Sen. Richard Shelby, R-Ala., ranking GOP member on the Senate Banking Committee, introduced a bill on Thursday that requires financial regulators—like the Securities and Exchange Commission—to provide rigorous and consistent economic analyses on new rules they propose.
The bill, the Financial Regulatory Responsibility Act of 2011, is co-sponsored by all Republican members of the committee and requires regulators to provide “clear justification for their rules, and to determine the economic impacts of proposed rulemakings, including their effects on growth and net job creation.” The legislation also mandates that if a regulation’s costs outweigh its benefits, regulators would be barred from promulgating the rule.

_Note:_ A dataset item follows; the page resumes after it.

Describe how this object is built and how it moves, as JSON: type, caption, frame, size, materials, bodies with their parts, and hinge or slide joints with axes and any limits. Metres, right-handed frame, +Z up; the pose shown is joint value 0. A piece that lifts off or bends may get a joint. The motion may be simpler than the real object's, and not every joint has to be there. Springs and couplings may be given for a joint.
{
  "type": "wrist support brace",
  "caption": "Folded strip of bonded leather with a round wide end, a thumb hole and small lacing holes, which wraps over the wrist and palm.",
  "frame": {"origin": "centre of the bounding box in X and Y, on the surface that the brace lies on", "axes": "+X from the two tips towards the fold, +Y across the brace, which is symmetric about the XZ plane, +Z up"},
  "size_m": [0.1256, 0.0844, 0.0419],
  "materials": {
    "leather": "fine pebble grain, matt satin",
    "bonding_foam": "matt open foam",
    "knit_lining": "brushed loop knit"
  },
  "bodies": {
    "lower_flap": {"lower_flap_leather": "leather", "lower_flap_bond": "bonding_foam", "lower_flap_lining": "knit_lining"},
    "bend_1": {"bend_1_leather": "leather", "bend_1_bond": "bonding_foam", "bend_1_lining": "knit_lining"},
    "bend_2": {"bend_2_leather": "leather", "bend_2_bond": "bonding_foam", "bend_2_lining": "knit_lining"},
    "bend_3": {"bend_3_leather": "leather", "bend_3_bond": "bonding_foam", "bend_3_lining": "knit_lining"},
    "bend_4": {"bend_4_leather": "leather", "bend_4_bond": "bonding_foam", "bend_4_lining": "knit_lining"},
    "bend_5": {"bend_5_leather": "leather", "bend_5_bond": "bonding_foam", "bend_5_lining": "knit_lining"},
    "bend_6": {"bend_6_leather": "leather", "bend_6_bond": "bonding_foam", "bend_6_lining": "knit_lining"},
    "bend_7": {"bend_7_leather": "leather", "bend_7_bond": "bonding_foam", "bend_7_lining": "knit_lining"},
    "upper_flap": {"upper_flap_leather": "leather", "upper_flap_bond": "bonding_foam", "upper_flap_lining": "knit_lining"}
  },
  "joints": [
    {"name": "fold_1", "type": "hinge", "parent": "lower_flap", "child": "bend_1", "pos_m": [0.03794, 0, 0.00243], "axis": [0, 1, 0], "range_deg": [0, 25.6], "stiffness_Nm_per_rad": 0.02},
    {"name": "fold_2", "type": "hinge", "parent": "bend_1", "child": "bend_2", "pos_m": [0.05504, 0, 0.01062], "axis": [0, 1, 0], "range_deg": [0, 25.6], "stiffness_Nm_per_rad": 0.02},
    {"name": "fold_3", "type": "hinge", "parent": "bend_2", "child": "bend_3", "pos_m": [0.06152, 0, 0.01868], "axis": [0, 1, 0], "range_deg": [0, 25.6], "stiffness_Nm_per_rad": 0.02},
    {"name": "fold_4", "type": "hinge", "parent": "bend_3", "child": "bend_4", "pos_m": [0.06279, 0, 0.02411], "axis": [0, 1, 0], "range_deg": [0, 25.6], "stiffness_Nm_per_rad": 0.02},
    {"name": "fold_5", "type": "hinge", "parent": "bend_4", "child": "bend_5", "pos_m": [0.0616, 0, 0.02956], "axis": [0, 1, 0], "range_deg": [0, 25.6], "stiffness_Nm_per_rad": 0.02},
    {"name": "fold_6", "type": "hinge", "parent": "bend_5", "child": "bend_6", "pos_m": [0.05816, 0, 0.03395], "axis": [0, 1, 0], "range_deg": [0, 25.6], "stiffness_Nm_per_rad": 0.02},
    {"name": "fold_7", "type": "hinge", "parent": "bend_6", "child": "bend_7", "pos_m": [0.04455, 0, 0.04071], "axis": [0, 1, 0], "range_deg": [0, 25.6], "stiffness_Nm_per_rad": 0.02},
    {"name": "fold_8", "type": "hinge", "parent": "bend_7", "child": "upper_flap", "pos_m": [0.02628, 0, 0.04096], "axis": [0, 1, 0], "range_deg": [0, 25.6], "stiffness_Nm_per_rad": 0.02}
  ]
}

“American job creators are under siege from the Dodd-Frank Act,” said Shelby, in a statement announcing the bill. “In their rush to expand the reach of government into our private markets, Congressional Democrats refused to consider the impact of the Dodd-Frank Act on economic growth or job creation. As a result, regulators are about to subject those who had nothing to do with the financial crisis to hundreds of new rules and regulations without determining whether the benefits exceed the costs.”

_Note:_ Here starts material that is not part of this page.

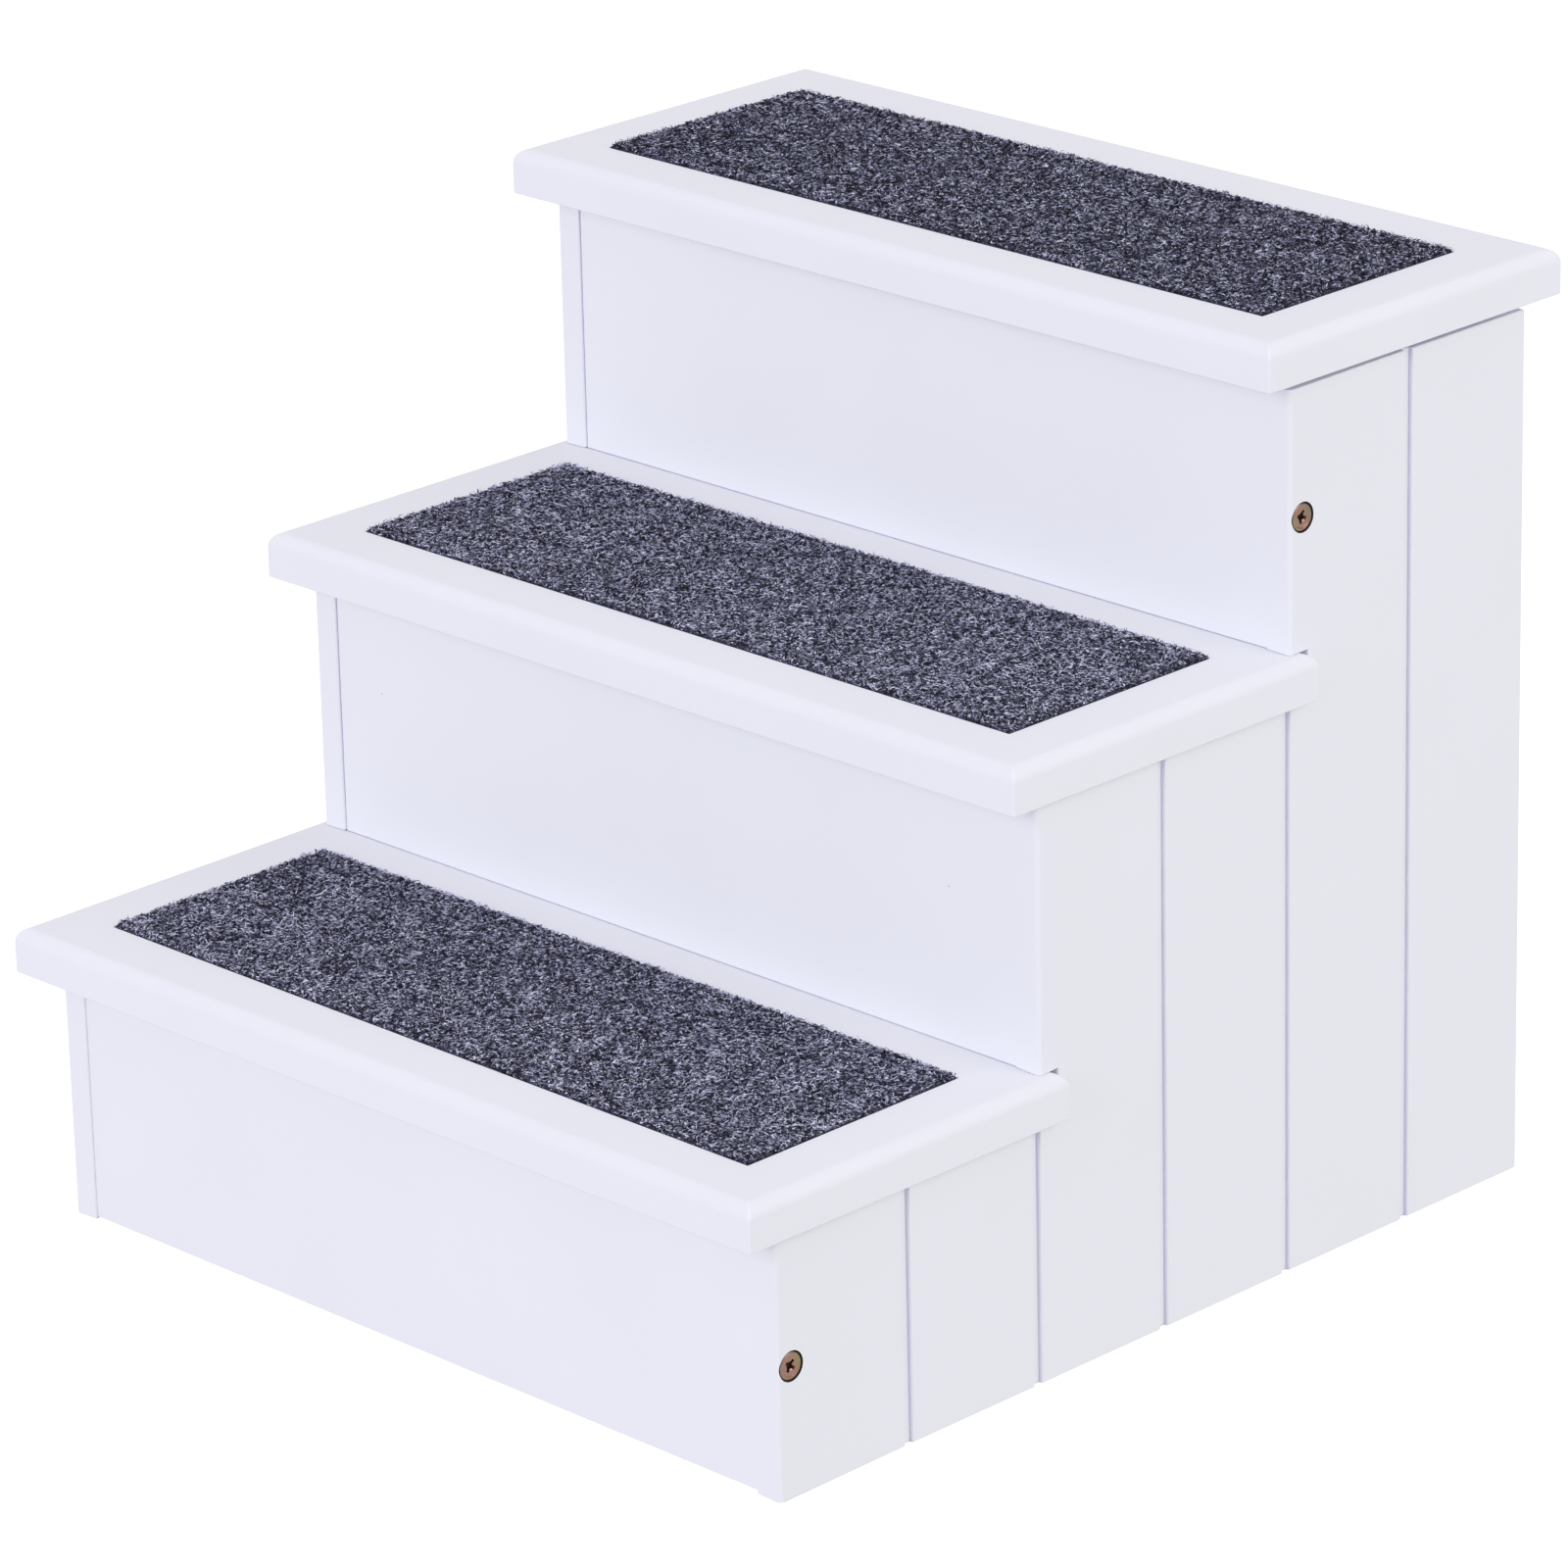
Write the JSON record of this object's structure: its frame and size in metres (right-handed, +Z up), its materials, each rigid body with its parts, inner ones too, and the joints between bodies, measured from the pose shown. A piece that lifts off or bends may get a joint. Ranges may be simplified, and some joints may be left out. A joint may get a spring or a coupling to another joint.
{
  "type": "pet stairs",
  "caption": "Low wooden stairs for a pet, with carpeted treads on closed risers between two boarded side panels.",
  "frame": {"origin": "on the floor, in the middle of the bounding box's base", "axes": "+Z up, -Y the front with the lowest step, +Y the back, +X the right side of someone who looks along +Y"},
  "size_m": [0.4, 0.439, 0.3725],
  "materials": {
    "white_paint": "satin white paint on pine",
    "raw_pine": "planed and left bare",
    "grey_felt": "needled carpet felt, flecked charcoal",
    "yellow_zinc": "yellow zinc plate on steel"
  },
  "bodies": {
    "root": {"tread_1": "white_paint", "tread_2": "white_paint", "tread_3": "white_paint", "carpet_1": "grey_felt", "carpet_2": "grey_felt", "carpet_3": "grey_felt", "riser_1": "white_paint", "riser_2": "white_paint", "riser_3": "white_paint", "right_board_1": "white_paint", "right_board_2": "white_paint", "right_board_3": "white_paint", "right_board_4": "white_paint", "right_board_5": "white_paint", "right_board_6": "white_paint", "left_board_1": "white_paint", "left_board_2": "white_paint", "left_board_3": "white_paint", "left_board_4": "white_paint", "left_board_5": "white_paint", "left_board_6": "white_paint", "right_cleat_1": "raw_pine", "right_cleat_2": "raw_pine", "right_cleat_3": "raw_pine", "left_cleat_1": "raw_pine", "left_cleat_2": "raw_pine", "left_cleat_3": "raw_pine", "right_batten": "raw_pine", "left_batten": "raw_pine", "riser_screws": "yellow_zinc", "riser_dowels": "raw_pine", "cleat_screws": "yellow_zinc", "tread_screws": "yellow_zinc"}
  },
  "joints": []
}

In a Sept. 15 letter to Shelby, R. Bruce Josten, executive vice president of government affairs for the U.S. Chamber of Commerce, said the “use of cost-benefit analysis in rulemaking is a significant issue of public policy.” Shelby’s bill, he continued, and “is particularly pertinent in light of the hundreds of rulemakings mandated by the Dodd-Frank Act, and in the wake of the recent decision of the DC Circuit Court of Appeals … vacating the proxy access rule because the appellate court concluded that the Securities and Exchange Commission ‘failed once again adequately to assess the economic effects of a new rule.’”
Shelby also sent a letter to Senate Banking Chairman Tim Johnson, D-S.D., requesting a hearing on the Financial Regulatory Responsibility Act of 2011.